He gave me pain. He gave me so much pain. He treated me like a princess but then one day decided I no longer was one. I tried to do everything right this time.
We were open and honest it was me and him against the world. We agreed to let go of those who have interfered in the past. We were going to do this right this time, we promised.
But promises are meant to be broken. He went back to the one person who had ruined me before. It’s ironic, history really does repeat itself, and the worst of all… people don’t change.
Then it’s the usual next stage of a breakup: the competition.
The competition of who can block the other faster, delete any social media trace of the relationship, who can go out and party more and pretend their having a good time.
But what was it for? It was a mind game. It was bullshit. Because at the end of the night when you’re alone and the drugs and alcohol have worn off… it’s just you and your mind.
His mind is a scary place. Filled with depression and anxiety and haunting thoughts. And now? Now it is worse than it ever could be.
No psychiatrist, no medication, no amount of drugs could fix this broken mind.
He had lost the one person who made him truly happy, the one person who made him realize that the world is not so dark of a place after all. But he gave that all away.
For I did not like the person he came while he smoked, so he sought comfort from his old ways. I saw the changes, the annoyance with me, hiding his phone, something didn’t add up.
My intuitions caved in, and lead me to the end. That's how well I knew him, that I could tell he was cheating. It wasn't one of those pathetic breakups where I find out he cheated.
It's the one where I find out for myself and tell him to fuck off. What a bad bitch I am right? Wrong.
Because as I walked away for the last time I was still hoping he was going to chase after me, I mean after all he gave me a promise ring weeks after we started dating. A freaking promise ring.
He wanted to marry me. That had to mean something right? Wrong. People don’t change. It’s an act. It’s always an act. And who ends up the sore loser? Me. The one person who was always happy.
The one person who was always optimistic, is now destroyed. He always said that he was too attached to me. Yet now I cannot function without his presence. Every damn thing reminds me of him.
How do you go from speaking to someone every second of every day to pretending they never existed. Well, you have to.
You have to move on, he is right?
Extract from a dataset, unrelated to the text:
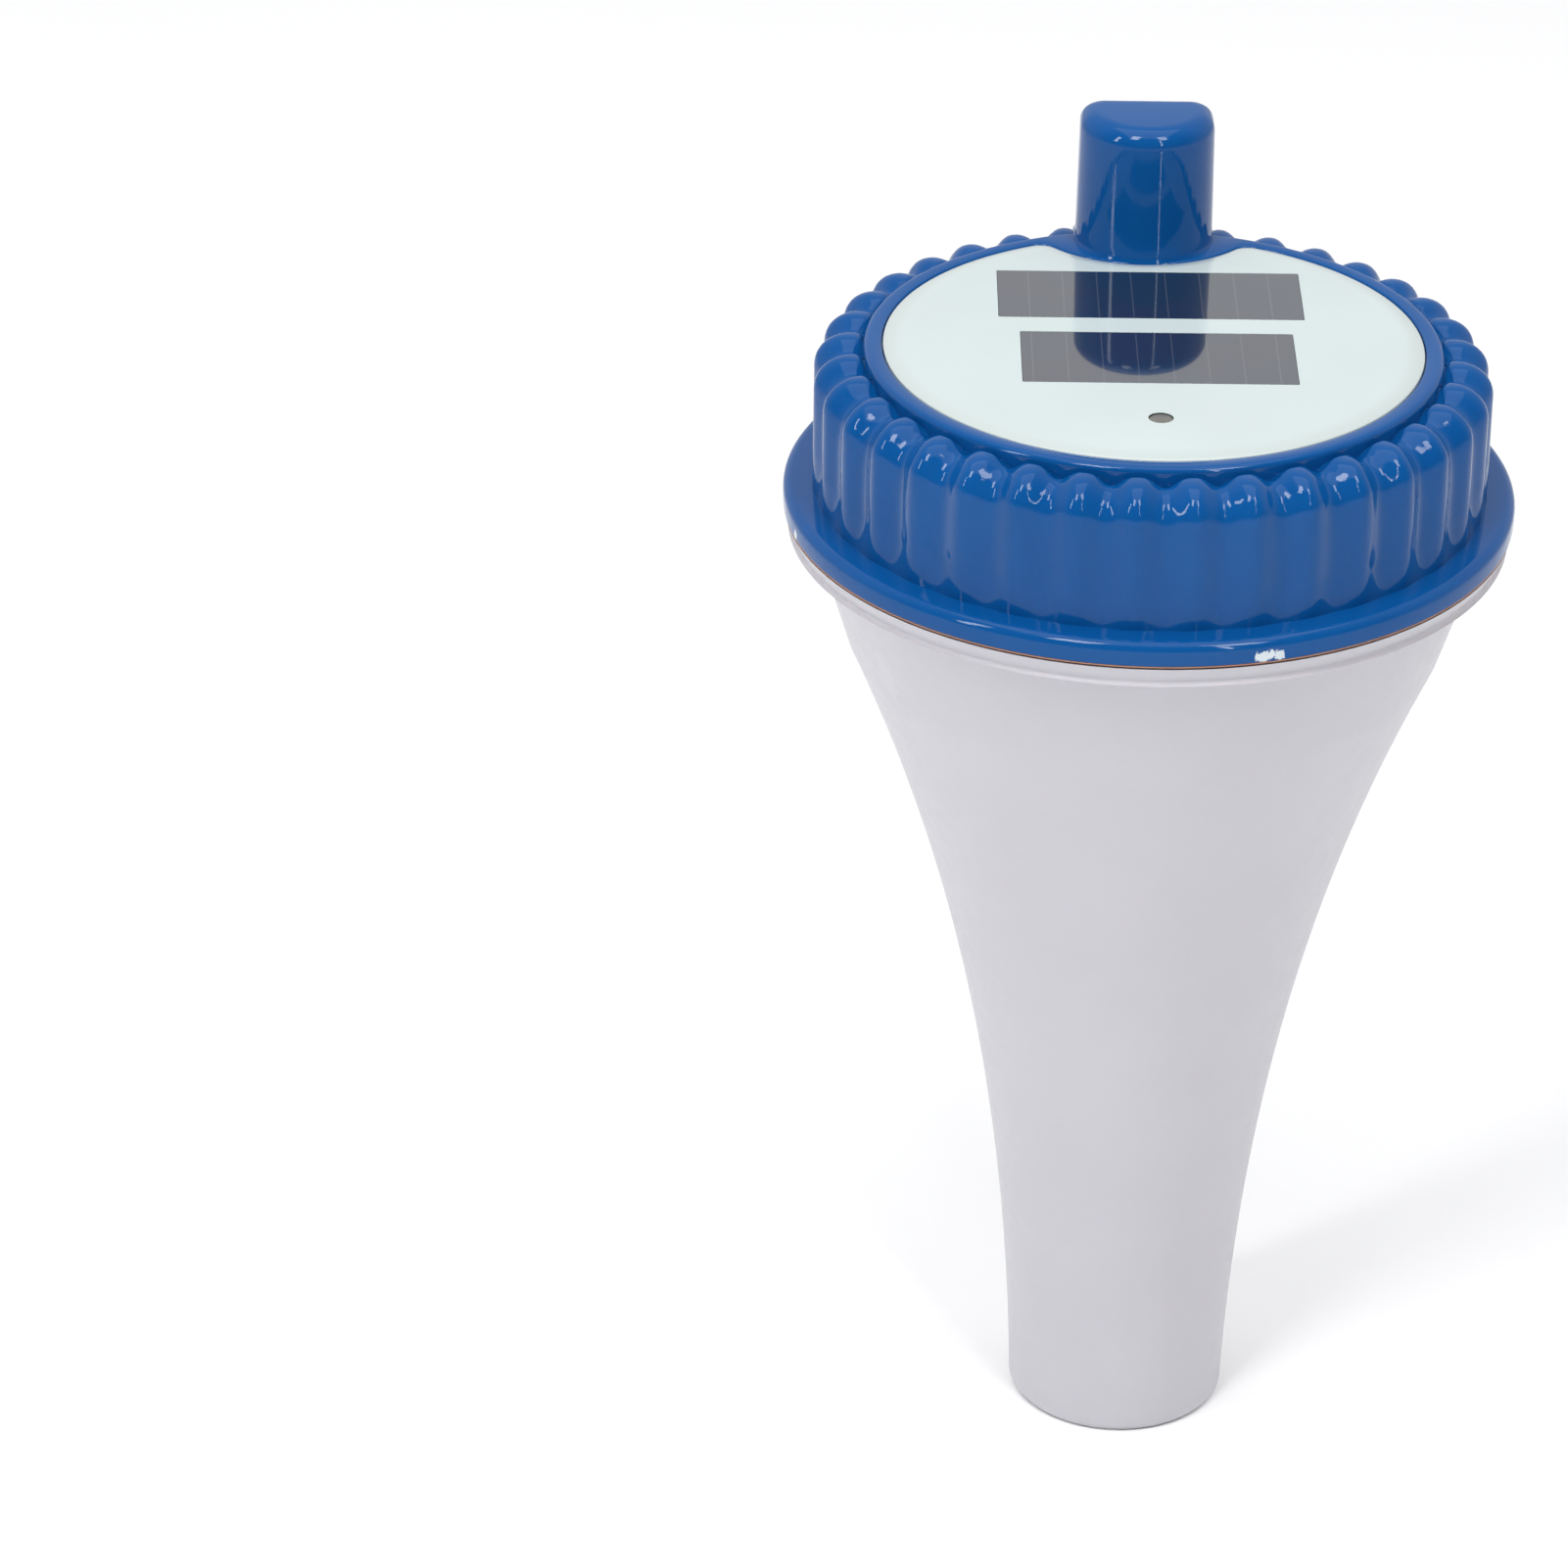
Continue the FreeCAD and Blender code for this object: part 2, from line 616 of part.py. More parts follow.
def battery_lead_places():
    """One lead above an end plate of each bay."""
    lead_x = BAY_HALF_X - CONTACT_T / 2
    return [(-lead_x, BATTERY_OFFSET), (-lead_x, -BATTERY_OFFSET)]


def battery_leads():
    return Part.makeCompound([rod(WIRE_R, CHASSIS_Z, BOARD_Z, x, y) for x, y in battery_lead_places()])


def probe_stem():
    tube = rod(STEM_R, PROBE_Z + PROBE_CUP_WALL + 6.0, CHASSIS_TOP_Z + NUT_T)
    collar = rod(STEM_COLLAR_R, CHASSIS_Z - STEM_COLLAR_T, CHASSIS_Z)
    return tube.fuse(collar).cut(rod(STEM_BORE_R, 0, RIB_TOP_Z))


def stem_nut():
    corner_r = NUT_AF / math.sqrt(3)
    corners = [Vector(corner_r, 0, CHASSIS_TOP_Z)]
    for index in range(1, 7):
        angle = math.pi * index / 3
        corners.append(Vector(corner_r * math.cos(angle), corner_r * math.sin(angle), CHASSIS_TOP_Z))
    hexagon = Part.Face(Part.makePolygon(corners)).extrude(Vector(0, 0, NUT_T))
    return hexagon.cut(rod(STEM_R + 0.05, CHASSIS_TOP_Z - 1, CHASSIS_TOP_Z + NUT_T + 1))


def probe_tip():
    cup = rod(CUP_R, PROBE_Z, PROBE_Z + PROBE_CUP_L)
    lower = [e for e in cup.Edges if isinstance(e.Curve, Part.Circle) and abs(e.Vertexes[0].Z - PROBE_Z) < 1e-6]
    cup = cup.makeFillet(1.5, lower)
    return cup.cut(rod(STEM_R + 0.05, PROBE_Z + PROBE_CUP_WALL, PROBE_Z + PROBE_CUP_L + 1))


def thermistor():
    return Part.makeSphere(BEAD_R, Vector(0, 0, PROBE_Z + PROBE_CUP_WALL + BEAD_R + BEAD_GAP))


def thermistor_leads():
    low = PROBE_Z + PROBE_CUP_WALL + 2 * BEAD_R
    return Part.makeCompound([rod(WIRE_R, low, BOARD_Z, x) for x in (-0.8, 0.8)])


def ballast_weight():
    low = HULL_FLOOR + CONTACT
    body = rod(TIP_R - HULL_WALL - RUN, low, low + BALLAST_H)
    body = body.makeChamfer(0.8, [e for e in body.Edges if isinstance(e.Curve, Part.Circle)])
    return body.cut(rod(BALLAST_BORE_R, low - 1, low + BALLAST_H + 1))


def ballast_retainer():
    low = HULL_FLOOR + BALLAST_H + 2 * CONTACT
    outer_r = TIP_R - HULL_WALL + FIT
    return ring(outer_r, BALLAST_BORE_R, low, low + RETAINER_T)


def channel_switch_body():
    body = centred_box(SWITCH_BODY, SWITCH_X, SWITCH_Y, BOARD_Z - SWITCH_BODY[2])
    slot = centred_box(
        (SLIDER_KNOB[0] + 2 * (SLIDER_TRAVEL + RUN), SLIDER_KNOB[1] + 2 * 0.15, 2.2),
        SWITCH_X,
        SWITCH_Y,
        BOARD_Z - SWITCH_BODY[2] - 0.2,
    )
    return body.cut(slot)


def channel_slider():
    top = BOARD_Z - SWITCH_BODY[2] + 1.7
    knob = centred_box(SLIDER_KNOB, SWITCH_X, SWITCH_Y, top - SLIDER_KNOB[2])
    upright = [e for e in knob.Edges if abs(e.Vertexes[0].Z - e.Vertexes[1].Z) > 1]
    return knob.makeFillet(0.3, upright)


def sync_switch_body():
    body = centred_box(BUTTON_BODY, -SWITCH_X, SWITCH_Y, BOARD_Z - BUTTON_BODY[2])
    low = BOARD_Z - BUTTON_BODY[2]
    return body.cut(rod(BUTTON_R + 0.08, low - 1, low + 2.2, -SWITCH_X, SWITCH_Y))


def sync_button():
    top = BOARD_Z - BUTTON_BODY[2] + 2.2 - BUTTON_TRAVEL - 0.3
    plunger = rod(BUTTON_R, top - BUTTON_L, top, -SWITCH_X, SWITCH_Y)
    low = [e for e in plunger.Edges if all(abs(v.Z - top + BUTTON_L) < 1e-6 for v in e.Vertexes)]
    return plunger.makeFillet(0.4, low)


PIECES = {
    "float_hull": float_hull,
    "ballast_weight": ballast_weight,
    "ballast_retainer": ballast_retainer,
    "cap_gasket": cap_gasket,
    "screw_cap": screw_cap,
    "window_lens": window_lens,
    "lens_gasket": lens_gasket,
    "cell_carrier": cell_carrier,
    "solar_cell_rear": lambda: solar_cell(REAR_CELL),
    "solar_cell_front": lambda: solar_cell(FRONT_CELL),
    "solar_leads": solar_leads,
    "light_pipe": light_pipe,
    "indicator_led": indicator_led,
    "main_board": main_board,
    "radio_shield": radio_shield,
    "controller_chip": controller_chip,
    "crystal_can": crystal_can,
    "board_capacitors": board_capacitors,
    "antenna_board": antenna_board,
    "battery_chassis": battery_chassis,
    "chassis_screws": chassis_screws,
    "battery_rear": lambda: battery(BATTERY_OFFSET),
    "battery_front": lambda: battery(-BATTERY_OFFSET),
    "contact_springs": contact_springs,
    "contact_plates": contact_plates,
    "battery_leads": battery_leads,
    "probe_stem": probe_stem,
    "stem_nut": stem_nut,
    "probe_tip": probe_tip,
    "thermistor": thermistor,
    "thermistor_leads": thermistor_leads,
    "channel_switch_body": channel_switch_body,
    "channel_slider": channel_slider,
    "sync_switch_body": sync_switch_body,
    "sync_button": sync_button,
}

os.makedirs("parts", exist_ok=True)
for piece_name, make in PIECES.items():
    piece = make()
    save(piece_name, piece)
    print(piece_name, "valid" if piece.isValid() else "INVALID", len(piece.Solids), round(piece.Volume))
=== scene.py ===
"""Looks of a floating pool thermometer: a white float, a blue screw cap and a window over two solar cells.

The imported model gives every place. The pieces that show are modelled again here in full detail, and the
pieces inside the float keep their own meshes and get finishes of their own. Sizes are in millimetres
until a mesh is made, and the scene is in metres.
"""

import logging
import math
from dataclasses import dataclass
from enum import Enum
from typing import Any, Iterable, Sequence

import bpy
from mathutils import Matrix, Vector


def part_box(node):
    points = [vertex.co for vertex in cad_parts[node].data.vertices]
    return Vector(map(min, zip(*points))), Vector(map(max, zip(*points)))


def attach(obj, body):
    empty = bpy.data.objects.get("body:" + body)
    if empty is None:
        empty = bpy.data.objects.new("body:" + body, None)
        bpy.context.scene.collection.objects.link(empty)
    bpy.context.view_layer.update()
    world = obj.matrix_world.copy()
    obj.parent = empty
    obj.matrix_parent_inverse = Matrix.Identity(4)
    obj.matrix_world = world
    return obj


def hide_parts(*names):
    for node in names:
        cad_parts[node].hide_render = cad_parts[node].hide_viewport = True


log = logging.getLogger("pool_thermometer")
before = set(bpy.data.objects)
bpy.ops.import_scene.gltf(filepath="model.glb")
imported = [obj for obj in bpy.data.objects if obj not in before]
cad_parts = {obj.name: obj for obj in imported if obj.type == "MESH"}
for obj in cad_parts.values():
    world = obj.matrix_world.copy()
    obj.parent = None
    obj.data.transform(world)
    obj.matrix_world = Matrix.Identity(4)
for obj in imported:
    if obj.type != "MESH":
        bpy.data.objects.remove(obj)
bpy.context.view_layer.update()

MM = 0.001
STACK_STEP = 5.0  # gap between two loops while they are bridged
Loop = list[tuple[float, float, float]]
Profile = list[tuple[float, float]]
Colour = tuple[float, float, float]


def node_box(node: str) -> tuple[Vector, Vector]:
    """Gives the lowest and highest corner of a CAD node, in millimetres."""
    low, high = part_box(node)
    return low / MM, high / MM


# -------------------- Bench tools --------------------


class Body(Enum):
    """The rigid bodies that the new pieces ride on."""

    FLOAT = "float"
    SEAL = "seal"
    CAP = "cap"


def take_up(*pieces: bpy.types.Object) -> None:
    """Selects only these pieces and makes the first one active."""
    bpy.ops.object.select_all(action="DESELECT")
    for piece in pieces:
        piece.select_set(True)
    bpy.context.view_layer.objects.active = pieces[0]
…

Or maybe, just maybe there’s some silver lining and he really does think about you. He really does miss you.
Oh, who am I kidding… he doesn’t give a shit about you. And you shouldn’t either. Forget him. Forget whatever shit he has put you through.
Forget the 6 years out of your 18 years of life that he just threw away. It’s time to move on. I used to believe that in life there should no regrets, just lessons.
And boy did I learn a lesson... I regret the day I ever met you.